La postérité : le standard et l’expansion
On mesure la portée d’une chanson à sa capacité à survivre aux modes. I Want to Hold Your Hand reste un standard, parce qu’elle enseigne toujours quelque chose : la construction d’un pont, la dynamique couplet‑refrain, la cohésion rythmique, l’économie des mots. Elle convient à la scène parce qu’elle relie — entre générations, entre langues, entre contextes.
La révolution dylanienne, elle, a élargi le terrain. Elle a permis à la pop de dire le monde, pas seulement l’idylle. Elle a autorisé la durée, le détour, le récit. Les Beatles ont profité de cette ouverture autant qu’ils y ont contribué.
Ce qui demeure
Revenons à Keith Richards. Sa phrase n’est pas un verdict ; c’est un instantané de transition. Elle constate la fin d’un monopole — celui d’une chanson d’amour courte comme alpha et oméga de la pop — et salue ceux qui ont su élargir le cadre.

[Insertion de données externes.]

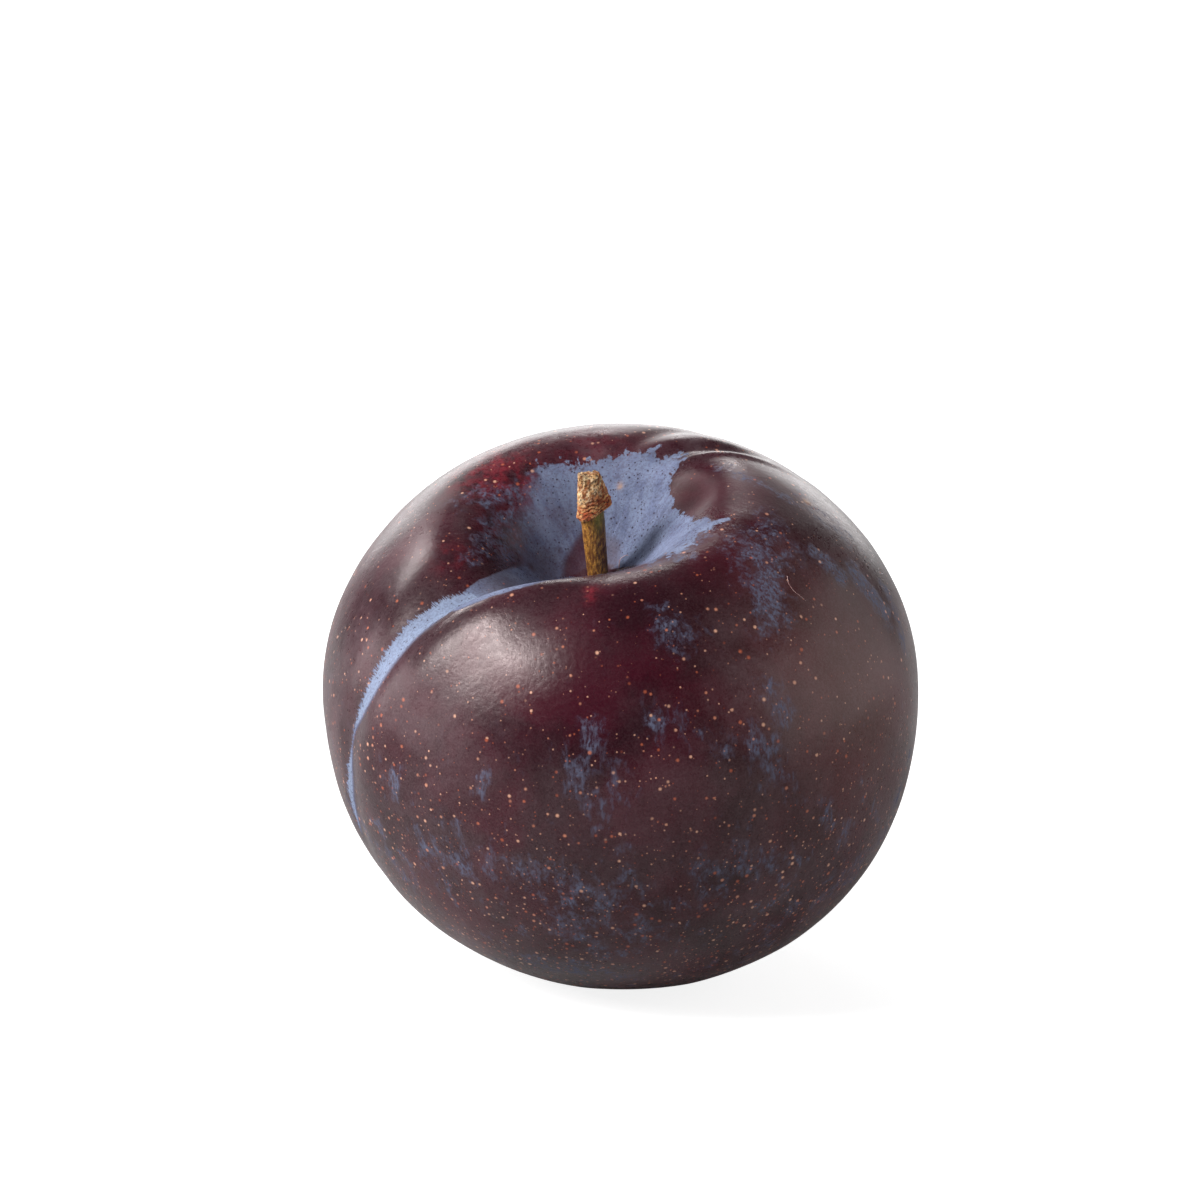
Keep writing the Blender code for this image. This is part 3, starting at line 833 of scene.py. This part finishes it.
def plain_radius(height, around):
    above = above_collar(height, around)
    knob_height = STALK_LENGTH - COLLAR_HEIGHT
    slender = STALK_RADIUS * (1.0 + 0.13 * smooth_step(2.0 * MM, COLLAR_HEIGHT, height))
    to_tip = smooth_step(0.25 * knob_height, 1.1 * knob_height, above)
    knob = KNOB_RADIUS + (KNOB_TIP_RADIUS - KNOB_RADIUS) * to_tip
    knob = knob * (1.0 + 0.05 * np.cos(3.0 * around + 0.6))
    flare = COLLAR_STANDS_OUT * bell(above - 0.3 * MM, 0.4 * MM) * (1.0 + 0.4 * np.cos(4.0 * around + 1.0))
    return slender + (knob - slender) * smooth_step(-0.12 * MM, 0.12 * MM, above) + flare


def wander(height, around, along_mm, across, seed):
    """Smooth noise from -1 to 1: how many mm a wave is along the stalk, and how many waves go across it."""
    places = zip(across * np.cos(around), across * np.sin(around) + seed, height / (along_mm * MM))
    return np.array([noise.noise(place) for place in places])


def on_rings(along_mm, across, seed):
    return wander(ring_heights, ring_turns, along_mm, across, seed)


# %% Rings of the stalk, with folds, cracks and fibres
STALK_SIDES, STALK_RINGS = 96, 210
FOLD_DEPTH, CRACK_DEPTH, FIBRE_DEPTH, GRIT_DEPTH = 0.15 * MM, 0.10 * MM, 0.03 * MM, 0.05 * MM
FOLD_PITCH = 0.52 * MM

ring_heights = np.repeat(np.linspace(0.0, STALK_LENGTH, STALK_RINGS), STALK_SIDES)
ring_turns = np.tile(np.linspace(0.0, 2.0 * math.pi, STALK_SIDES, endpoint=False), STALK_RINGS)
above = above_collar(ring_heights, ring_turns)
on_knob = smooth_step(-0.1 * MM, 0.15 * MM, above)
folded = on_knob * (1.0 - smooth_step(0.55 * FOLDS_REACH, 1.15 * FOLDS_REACH, above))
slide = on_rings(2.4, 1.1, 5.0) + 0.35 * on_rings(0.8, 3.0, 7.0)
fold_phase = (above / FOLD_PITCH + 1.6 * slide) % 1.0
cracks = np.abs(on_rings(1.4, 2.6, 23.0)) * 2.0
grit = on_rings(0.32, 5.0, 31.0)
fibres = on_rings(1.8, 7.0, 43.0)
grain = on_rings(0.3, 9.0, 59.0)
fold_relief = FOLD_DEPTH * ((1.0 - fold_phase) ** 1.4 - 0.45)
knob_relief = CRACK_DEPTH * (np.minimum(cracks, 0.5) - 0.3)
relief = on_knob * (knob_relief * (1.0 - folded) + fold_relief * folded + GRIT_DEPTH * grit)
relief += (1.0 - on_knob) * FIBRE_DEPTH * (fibres + 0.5 * grain)
radii = plain_radius(ring_heights, ring_turns) + relief
tip = smooth_step(0.9 * STALK_LENGTH, STALK_LENGTH, ring_heights)
radii *= 1.0 - 0.07 * tip * (1.0 + fibres)
crowns = tip * (CROWNS * np.cos(2.0 * ring_turns) + CROWN_WANDERS * on_rings(3.0, 2.6, 71.0))
leaning = math.tan(math.radians(STALK_LEAN)) * ring_heights
leaning -= KNOB_SHIFT * on_knob * (1.0 - 1.6 * smooth_step(0.0, STALK_LENGTH - COLLAR_HEIGHT, above))
stalk_places = np.stack(
    [radii * np.cos(ring_turns) - leaning, radii * np.sin(ring_turns), ring_heights + crowns], axis=-1
)

# %% The broken end, and the whole stalk
TIP_RINGS, TIP_RING_GAP = 12, 0.1 * MM
TIP_ROUGH, TIP_DOME = 0.22 * MM, 0.12 * MM
last_ring = stalk_places[-STALK_SIDES:]
tip_middle = last_ring.mean(axis=0) + (0.0, 0.0, TIP_DOME)
tip_places = [stalk_places]
for step in range(1, TIP_RINGS):
    inward = step / TIP_RINGS
    ring = last_ring + (tip_middle - last_ring) * inward
    heights = np.full(STALK_SIDES, step * TIP_RING_GAP)
    rough = wander(heights, ring_turns[:STALK_SIDES], 0.3, 3.0 * (1.0 - inward), 83.0)
    ring[:, 2] += TIP_ROUGH * rough * (1.0 - inward) + TIP_DOME * math.sin(math.pi * inward)
    tip_places.append(ring)
stalk_places = np.concatenate([*tip_places, [(0.0, 0.0, 0.0), tip_middle]])
foot_place = np.array((-HOLLOW_LEFT, 0.0, CROWN_HEIGHT - HOLLOW_DEPTH - SOCKET_DEPTH + END_PLAY))
stalk_faces = grid_faces(STALK_RINGS + TIP_RINGS - 1, STALK_SIDES)
stalk = new_piece("plum_stalk", in_frame(stalk_places + foot_place), stalk_faces)
print("stalk:", len(stalk_places), "points,", 2 * len(stalk_faces), "triangles")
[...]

I Want to Hold Your Hand n’est pas un dommage collatéral. C’est un témoin. Dans la grande conversation qui relie Beatles, Dylan, Stones, Byrds et tant d’autres, il reste une voix claire — celle d’un commencement. Et si Dylan a fait sauter une barrière, il ne l’a pas fait pour détruire ce qui était avant. Il l’a fait pour que la suite soit possible.
Épilogue : détruire, non ; déplacer, oui
Au bout du compte, parler de destruction est une manière façon rock’n’roll d’énoncer une nuance. Dylan n’a pas cassé I Want to Hold Your Hand ; il a déplacé la ligne à partir de laquelle on écrit et on écoute. Les Beatles l’ont entendu, s’y sont engouffrés, et ont livré, en deux ans, un corpus qui résume ce mouvement à lui seul.
Ce que Keith Richards appelle « libération » ne supprime rien ; elle ajoute. C’est peut‑être la meilleure définition d’une révolution réussie : elle agrandit le monde, elle ne le réduit pas.